Wednesday Gender Seminar
Abstract:
The literature on migrant mothers largely focuses on their challenges and constraints. Using semi-structured in-depth interviews with 36 college-educated Chinese stay-at-home mothers in Singapore, studies in this talk aim to complicate the migrant maternal imaginary by showing how skilled migration renders stay-at-home motherhood both limiting and liberating. Drawing on their migration status and relatively privileged educational backgrounds, elite migrant mothers re-imagine and construct values of stay-at-home motherhood by framing their role as productive workers and linking private and public spheres. While the challenges presented by a new institutional background limited their opportunities for career development and support from extended families, Singapore’s tolerance toward and diversity of options related to stay-at-home motherhood made it an acceptable alternative life choice.

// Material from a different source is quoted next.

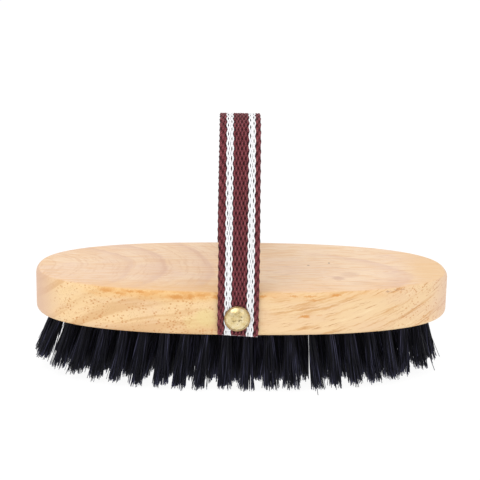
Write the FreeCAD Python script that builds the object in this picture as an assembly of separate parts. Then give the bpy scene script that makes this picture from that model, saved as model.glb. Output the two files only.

Studies in this talk highlight the importance of going beyond the separate-spheres ideology in understanding how skilled migrant mothers construct the productive meaning of their stay-at-home motherhood.
Speaker's Biography:
Dr. Zheng Mu’s general research interests focus on trends, social determinants, and consequences of marriage and family behaviors, with a focus on how marriage and family have served as inequality-generating mechanisms. Her ongoing research projects examine how migration, ethnicity, gender, and interactions between ideational and socioeconomic contexts shape individuals’ time use patterns, family experiences, and well-being in China and Singapore.